5.      Benchmarking is community building

A number of universities across Canada participate in a benchmarking initiative. This sharing of IT data exposes our strengths and weaknesses in a measurable manner. The act of sharing such sensitive data requires an unusual level of community trust. Emerging from this trust is a stronger community of shared interests. If I see a similar school with interesting metrics I can simply pick up the phone and to ask what they are doing and how they are doing it. The ability to compare and contact is priceless, and it builds a stronger and healthier higher education IT community.

6.      IT used to provide technology with a service component; now IT provides service with a technology component.

Our clients don’t want technology; they want the service delivered by the technology. The entire emphasis of our information systems organizations has clearly shifted from technology to services. We are becoming client-centric and the shift to out-sourcing (cloud computing) is accelerating that change. In a more cloud oriented world, we do increasingly less with baseline technology and we become integrators of a basket of services from a wide variety of providers.
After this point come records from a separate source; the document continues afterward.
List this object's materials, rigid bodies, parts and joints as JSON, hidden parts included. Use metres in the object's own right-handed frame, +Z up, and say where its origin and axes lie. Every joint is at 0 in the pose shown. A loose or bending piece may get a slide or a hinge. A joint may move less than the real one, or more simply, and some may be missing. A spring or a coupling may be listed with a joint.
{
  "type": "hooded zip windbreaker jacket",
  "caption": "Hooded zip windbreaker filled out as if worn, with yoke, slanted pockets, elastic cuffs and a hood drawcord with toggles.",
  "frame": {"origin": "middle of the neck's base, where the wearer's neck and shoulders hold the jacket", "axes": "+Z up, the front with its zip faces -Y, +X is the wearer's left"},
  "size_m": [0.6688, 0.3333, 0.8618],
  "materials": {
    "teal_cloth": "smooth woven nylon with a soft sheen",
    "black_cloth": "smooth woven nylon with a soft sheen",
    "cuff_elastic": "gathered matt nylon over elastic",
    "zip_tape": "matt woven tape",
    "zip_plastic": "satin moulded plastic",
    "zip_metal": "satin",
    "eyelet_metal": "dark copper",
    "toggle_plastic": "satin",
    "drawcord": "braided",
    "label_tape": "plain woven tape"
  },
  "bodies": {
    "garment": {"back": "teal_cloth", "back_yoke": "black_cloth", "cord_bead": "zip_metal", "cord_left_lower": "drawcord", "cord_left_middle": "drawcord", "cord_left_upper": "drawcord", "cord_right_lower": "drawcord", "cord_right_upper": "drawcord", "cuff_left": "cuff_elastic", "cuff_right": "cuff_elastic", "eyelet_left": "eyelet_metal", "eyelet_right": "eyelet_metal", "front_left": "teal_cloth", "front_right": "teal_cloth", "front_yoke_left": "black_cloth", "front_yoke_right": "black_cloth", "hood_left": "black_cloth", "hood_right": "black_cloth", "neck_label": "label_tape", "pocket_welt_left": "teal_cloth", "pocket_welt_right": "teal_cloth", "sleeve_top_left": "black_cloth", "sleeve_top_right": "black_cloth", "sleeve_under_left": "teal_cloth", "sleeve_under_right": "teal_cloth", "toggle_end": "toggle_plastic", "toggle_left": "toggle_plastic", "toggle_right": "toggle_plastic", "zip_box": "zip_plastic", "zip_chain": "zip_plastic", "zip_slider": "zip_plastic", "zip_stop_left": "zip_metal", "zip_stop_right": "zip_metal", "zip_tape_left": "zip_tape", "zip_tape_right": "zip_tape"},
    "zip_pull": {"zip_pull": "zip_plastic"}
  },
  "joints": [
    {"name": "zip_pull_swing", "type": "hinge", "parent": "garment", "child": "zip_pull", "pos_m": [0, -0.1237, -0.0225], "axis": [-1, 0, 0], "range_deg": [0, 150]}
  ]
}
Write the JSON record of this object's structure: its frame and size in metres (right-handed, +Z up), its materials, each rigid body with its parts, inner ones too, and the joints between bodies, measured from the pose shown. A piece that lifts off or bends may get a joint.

7.      There is no such thing as IT strategy

IT departments expend a lot of energy developing technology strategies. Nobody cares. Much to IT’s chagrin, they are discovering that IT staff are the only folks in the institution reading the strategy. Today, real IT strategy is part and parcel of the fabric of the university strategy. The best IT strategies are the ones embedded into the university strategic plan.


As we wrap up the current academic year and entering into the summer months, we have the opportunity to reflect on these trends and think about how we should respond to them effectively. I look forward to a new academic year with more changes and a new series of ever-changing IT trends.